The debate over the creative-rights issues may ultimately be moot, since the WGA's proposed wording now states that if a film's producer does not want the writer present, then the writer simply won't be present. (Originally the proposal's language stipulated that the director had to do the objecting, and before this, there was no provision for any objections at all.) But even with this loophole, the demands remain bones of contention between the two guilds.
"The producers have brilliantly managed it to get the directors and writers to fight each other," says Larry Gross, although most of the screenwriters interviewed for this article, such as Trey Ellis (The Tuskegee Airmen), showed little patience for the directors. "The most despicable behavior has been from the Directors Guild," Ellis says. "What is the problem with saying whiny Joe Schmo's Blood Bath, Part 6 doesn't come with 'A Film by Joe Schmo'?"
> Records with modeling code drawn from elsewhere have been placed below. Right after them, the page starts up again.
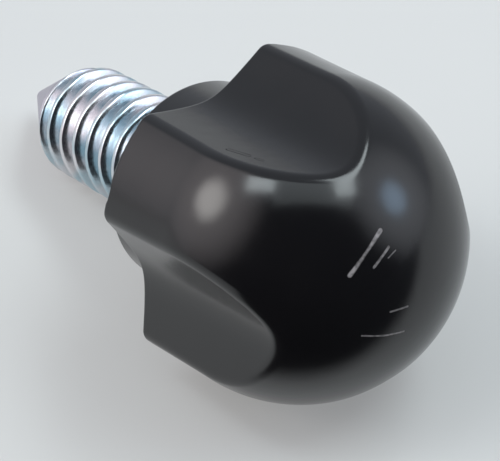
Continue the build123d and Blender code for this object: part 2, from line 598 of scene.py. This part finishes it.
# In what the knob mirrors, the floor in front of it has painted shade: two ways, each with start and full
# shade
shade_starts = {(0.709, -0.706, 0): (0.0150, 0.0210), (0.985, 0.176, 0): (0.003, 0.008)}
shaded = pale.node("ShaderNodeLightPath", output="Is Glossy Ray")
for way, (start, full) in shade_starts.items():
    shaded = shaded * pale.spread(pale.dot(pale.place(), way), start, full, smooth=True)
pale.wear(
    Base_Color=pale.mix(shaded, floor_tone, floor_shade),
    Emission_Color=pale.mix(shaded, floor_glow, no_glow),
)
floor_mesh.materials.append(pale.material)

# Ceiling lights: middle, turn in degrees, length and width in metres, and level
ceiling_height = 0.30
ceiling_colour = (0.90, 1.0, 1.03)
ceiling_lights = {
    "near_light": ((0.058, 0.142), -23, 0.26, 0.085, 6.5),
    "far_light": ((-0.052, -0.112), 34, 0.11, 0.06, 6.8),
    "dim_light": ((0.094, 0.014), 49.4, 0.30, 0.12, 1.0),
}
for name, (middle, turn, long, wide, level) in ceiling_lights.items():
    lamp_data = bpy.data.lights.new(name, "AREA")
    lamp_data.shape = "RECTANGLE"
    lamp_data.size = long
    lamp_data.size_y = wide
    lamp_data.energy = level * math.pi * long * wide
    lamp_data.color = ceiling_colour
    lamp = bpy.data.objects.new(name, lamp_data)
    lamp_turn = Matrix.Rotation(math.radians(turn), 4, "Z")
    lamp.matrix_world = Matrix.Translation((*middle, ceiling_height)) @ lamp_turn
    bpy.context.collection.objects.link(lamp)

# Soft lamps: turn from +X and height in degrees, core and halo in degrees, and the levels of both
soft_lamps = {
    "warm": (230, 33, 15, 44, (6.2, 6.0, 5.9, 1), (1.65, 1.55, 1.6, 1)),
    "cool": (52, 27, 12, 36, (2.9, 3.8, 4.9, 1), (1.3, 1.35, 1.45, 1)),
}
# The room is dim round the direction of the front, where the nearness to it is past this range
front_turn = -45
front_range = (0.12, 0.38)
dim_room = (0.025, 0.025, 0.03, 1)
pale_room = (0.44, 0.47, 0.52, 1)
backdrop = (0.70, 0.75, 0.77, 1)

room_world = bpy.data.worlds.new("room")
bpy.context.scene.world = room_world
room_world.use_nodes = True
room = Nodes(room_world.node_tree)
looked_way = room.node("ShaderNodeTexCoord", output="Generated")


def nearness(turn, height):
    """How near the looked-at direction is to a given one: 1 straight at it, 0 square to it."""
    turn = math.radians(turn)
    height = math.radians(height)
    level = math.cos(height)
    return room.dot(looked_way, (math.cos(turn) * level, math.sin(turn) * level, math.sin(height)))


pale_share = room.spread(nearness(front_turn, 0), *front_range, 1.0, 0.0, smooth=True)
glow = room.mix(pale_share, dim_room, pale_room)
for turn, height, core, halo, core_level, halo_level in soft_lamps.values():
    near = nearness(turn, height)
    halo_edge, core_edge, core_full = [math.cos(math.radians(reach)) for reach in (halo, core, core / 4)]
    glow = room.mix(room.spread(near, halo_edge, 1.0, smooth=True), glow, halo_level)
    glow = room.mix(room.spread(near, core_edge, core_full, smooth=True), glow, core_level)
# The camera itself sees a plain pale backdrop past the floor's far edge
looked_at = room.node("ShaderNodeLightPath", output="Is Camera Ray")
glow = room.mix(looked_at, glow, backdrop)
room.put(room_world.node_tree.nodes["Background"].inputs["Color"], glow)

# Camera: close above the knob, with the stud away to the left
eye = Vector((0.06454, -0.04509, 0.08852))
aimed_at = Vector((0.00378, -0.0003, 0.00618))
roll = math.radians(4.19)
view_width = math.radians(12.884)
sensor_width = 36
camera_data = bpy.data.cameras.new("camera")
camera_data.sensor_width = sensor_width
camera_data.lens = sensor_width / 2 / math.tan(view_width / 2)
camera_data.clip_start = 0.001
camera = bpy.data.objects.new("camera", camera_data)
look = (aimed_at - eye).to_track_quat("-Z", "Y").to_matrix().to_4x4()
camera.matrix_world = Matrix.Translation(eye) @ look @ Matrix.Rotation(-roll, 4, "Z")
bpy.context.collection.objects.link(camera)
bpy.context.scene.camera = camera
bpy.context.scene.view_settings.view_transform = "Standard"
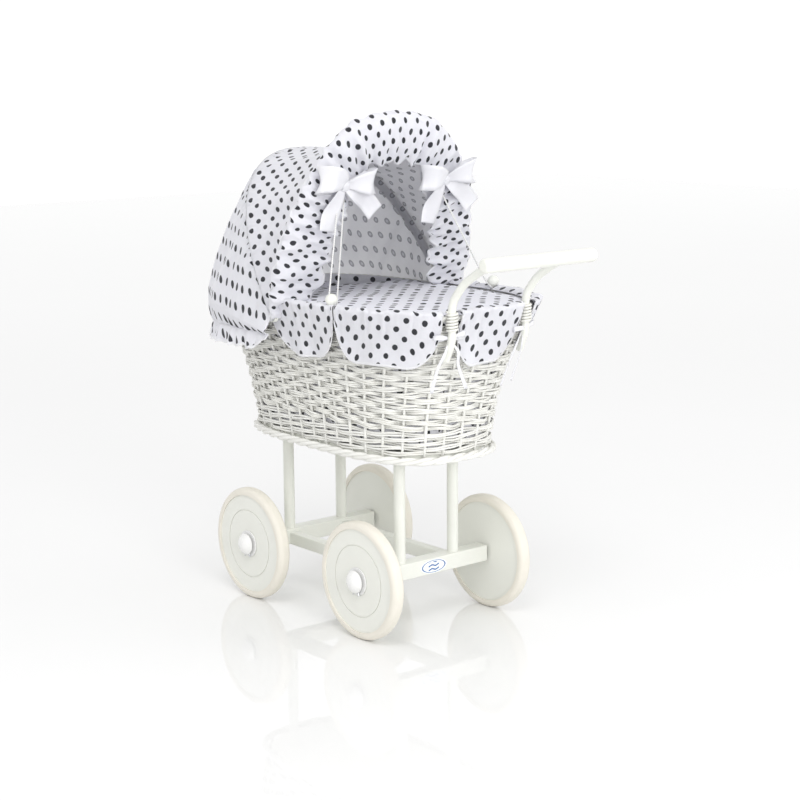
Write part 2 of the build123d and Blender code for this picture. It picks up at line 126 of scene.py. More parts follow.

There have been some shrill predictions that ceding the creative issues to the writers would create a chaotic division of authority on film sets, reminiscent of forecasts made years ago that equality for women would result in unisexual toilets and school gym showers. "You have to understand how far in the basement creative-rights issues are," says Jones. "They're where women's rights were in the 1970s -- the group enjoying the privilege always has a lot of reasons not to give them up."
Not even WGA members are united on the importance of these issues, however. Says Gross, who comes across as something of a Hollywood gadfly, "I believe that the WGA's position about respect is ludicrous. My quarrel is that the union is on solid ground when it negotiates about money, but when we negotiate for respect we're engaging in a delusion -- we want to be Jews running the concentration camp."
VI. DECISIONS:
"STRIKING FOR FUTURE
GENERATIONS."
"So I've had to take an attitude in this Guild matter. It looks to me like a try for power, and all I am going to give the writers is money."
--F. Scott Fitzgerald, The Last Tycoon
Should the WGA go on strike, as Robert Eisele will tell you, it won't be only for money and tickets to a premiere.
"Guild members would be striking for future generations," he says. "I have pension, health and welfare because of people who struck back in the '50s. I have residuals because of strikes in the '50s and '60s. And I have a guild because people had the balls to put one together to control credits back in the '30s."
No one you talk to in the WGA wants a strike. "You never make back the money you lose" is a frequently heard refrain, and everyone knows that the three television networks that were the object of the WGA's 1988 strike never recovered all of the audience share they lost to cable and local TV. Beside such practical concerns stands the indisputable fact that the nation's unions have entered a period made uncertain by a new Republican president who seems to have sworn a blood oath against organized labor.
There are now more members of the WGA who have never experienced a strike than those who have, which, in some metaphorical rite of passage, puts many young writers in the landing crafts of an economic war. "Emotionally it's a huge issue for me," says Joshua Stern, who may be facing his first strike vote next week. "Since I'm a working writer, I'm in a position to put other people out of work by voting to strike. I'm very concerned about the Teamsters, the makeup people and the P.A.s. But I'm definitely willing to strike -- we've taken it on the butt for so long now, we get kicked to our cars in the parking lot!"
Stern's resolve seems almost universal among the WGA's leaders and rank and file. "Even someone like me," says Larry Gross, "who has contempt for much of what the guild does, knows that the other side is so much more horrendous that you have to go after them. I would like to believe we could get what we could get without a strike, but a strike may end up forcing the guild to get some spine."
If May 1 passes without an agreement, the two sides can still extend the current contract past its expiration date and avoid a strike (and at the same time bring the talks closer to SAG and AFTRA's own July 1 deadline). If the WGA's negotiators aren't happy with the progress of the talks, they can submit what the studios are offering at that point to the membership for acceptance, or authorization of a strike vote. If the strike vote is overwhelmingly in favor of walking out, this will be an incentive for the studios to make concessions; if the union appears torn, then management will infer that the membership will not be able to sustain a long strike. In the event of a pro-strike decision, the union will ask all of its members to turn in a copy of all scripts in progress, which will be sealed in envelopes as proof against possible later charges of scabbing.
At this moment, everything is literally on the table. But as Hollywood's day of wrath approaches, Robert Eisele is certain of one thing: "Nobody is going to be happy when this thing is over."